▶ [Set problem] Beneath this instruction is a block of data; output from it exactly the lines that run from the one containing "The three.js and" through the one containing "ISLAND_SPECKS = [(-39.5, 64, 0.8, 1.0), (-37, 64, 0.6, 0.8)]", inclusive.

▶ [Working data]
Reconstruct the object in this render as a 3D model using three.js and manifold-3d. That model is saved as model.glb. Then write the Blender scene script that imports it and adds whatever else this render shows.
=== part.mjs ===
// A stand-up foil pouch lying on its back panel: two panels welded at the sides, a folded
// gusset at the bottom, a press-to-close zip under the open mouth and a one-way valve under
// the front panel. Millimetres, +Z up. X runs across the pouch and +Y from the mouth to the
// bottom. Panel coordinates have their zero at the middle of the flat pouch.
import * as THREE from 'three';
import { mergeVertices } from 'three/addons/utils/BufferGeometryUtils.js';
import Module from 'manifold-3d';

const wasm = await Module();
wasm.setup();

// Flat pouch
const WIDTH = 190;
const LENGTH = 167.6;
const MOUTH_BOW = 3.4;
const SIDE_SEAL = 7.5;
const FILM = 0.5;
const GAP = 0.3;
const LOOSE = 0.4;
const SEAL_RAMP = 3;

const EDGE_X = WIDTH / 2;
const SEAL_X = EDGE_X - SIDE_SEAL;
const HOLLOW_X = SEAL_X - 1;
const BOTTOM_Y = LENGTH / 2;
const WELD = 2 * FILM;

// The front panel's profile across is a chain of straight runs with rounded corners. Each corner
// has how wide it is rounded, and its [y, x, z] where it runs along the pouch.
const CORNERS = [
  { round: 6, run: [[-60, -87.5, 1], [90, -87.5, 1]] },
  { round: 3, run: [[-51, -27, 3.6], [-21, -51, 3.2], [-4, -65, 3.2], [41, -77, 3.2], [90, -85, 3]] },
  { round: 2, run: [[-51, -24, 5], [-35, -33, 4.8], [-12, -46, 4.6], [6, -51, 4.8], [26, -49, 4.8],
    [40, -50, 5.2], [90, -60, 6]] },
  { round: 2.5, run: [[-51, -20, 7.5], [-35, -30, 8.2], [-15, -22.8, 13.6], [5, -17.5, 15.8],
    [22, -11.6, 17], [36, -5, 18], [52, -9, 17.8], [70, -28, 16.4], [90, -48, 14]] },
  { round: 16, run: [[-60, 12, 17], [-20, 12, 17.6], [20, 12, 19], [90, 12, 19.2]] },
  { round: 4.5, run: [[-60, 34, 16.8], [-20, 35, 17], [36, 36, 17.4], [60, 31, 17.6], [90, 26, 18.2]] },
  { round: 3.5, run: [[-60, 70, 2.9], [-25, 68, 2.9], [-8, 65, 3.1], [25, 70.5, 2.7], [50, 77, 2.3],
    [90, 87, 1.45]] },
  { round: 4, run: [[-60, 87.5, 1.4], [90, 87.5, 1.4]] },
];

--

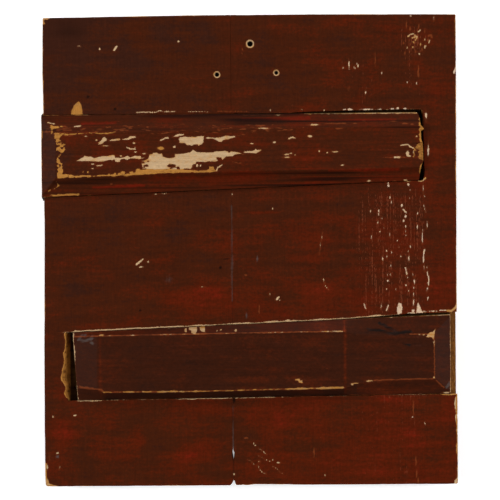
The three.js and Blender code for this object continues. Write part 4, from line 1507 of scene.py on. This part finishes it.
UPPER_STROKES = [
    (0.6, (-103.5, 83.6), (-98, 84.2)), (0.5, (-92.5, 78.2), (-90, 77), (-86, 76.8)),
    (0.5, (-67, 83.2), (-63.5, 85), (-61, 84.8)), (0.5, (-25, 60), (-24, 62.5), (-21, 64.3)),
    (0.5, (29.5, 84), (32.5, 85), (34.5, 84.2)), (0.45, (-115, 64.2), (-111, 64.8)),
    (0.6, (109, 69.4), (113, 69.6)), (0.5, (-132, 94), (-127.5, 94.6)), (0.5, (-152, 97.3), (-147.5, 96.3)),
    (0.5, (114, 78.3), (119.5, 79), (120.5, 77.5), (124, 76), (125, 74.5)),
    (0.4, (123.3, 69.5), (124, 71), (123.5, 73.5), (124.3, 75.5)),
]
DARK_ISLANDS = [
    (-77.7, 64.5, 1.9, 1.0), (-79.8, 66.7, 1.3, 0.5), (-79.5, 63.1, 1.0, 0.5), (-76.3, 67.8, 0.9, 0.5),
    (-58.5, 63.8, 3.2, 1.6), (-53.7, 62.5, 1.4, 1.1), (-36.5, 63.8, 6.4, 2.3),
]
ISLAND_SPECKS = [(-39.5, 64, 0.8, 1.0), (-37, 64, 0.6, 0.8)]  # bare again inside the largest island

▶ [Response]
The three.js and Blender code for this object continues. Write part 4, from line 1507 of scene.py on. This part finishes it.
UPPER_STROKES = [
    (0.6, (-103.5, 83.6), (-98, 84.2)), (0.5, (-92.5, 78.2), (-90, 77), (-86, 76.8)),
    (0.5, (-67, 83.2), (-63.5, 85), (-61, 84.8)), (0.5, (-25, 60), (-24, 62.5), (-21, 64.3)),
    (0.5, (29.5, 84), (32.5, 85), (34.5, 84.2)), (0.45, (-115, 64.2), (-111, 64.8)),
    (0.6, (109, 69.4), (113, 69.6)), (0.5, (-132, 94), (-127.5, 94.6)), (0.5, (-152, 97.3), (-147.5, 96.3)),
    (0.5, (114, 78.3), (119.5, 79), (120.5, 77.5), (124, 76), (125, 74.5)),
    (0.4, (123.3, 69.5), (124, 71), (123.5, 73.5), (124.3, 75.5)),
]
DARK_ISLANDS = [
    (-77.7, 64.5, 1.9, 1.0), (-79.8, 66.7, 1.3, 0.5), (-79.5, 63.1, 1.0, 0.5), (-76.3, 67.8, 0.9, 0.5),
    (-58.5, 63.8, 3.2, 1.6), (-53.7, 62.5, 1.4, 1.1), (-36.5, 63.8, 6.4, 2.3),
]
ISLAND_SPECKS = [(-39.5, 64, 0.8, 1.0), (-37, 64, 0.6, 0.8)]  # bare again inside the largest island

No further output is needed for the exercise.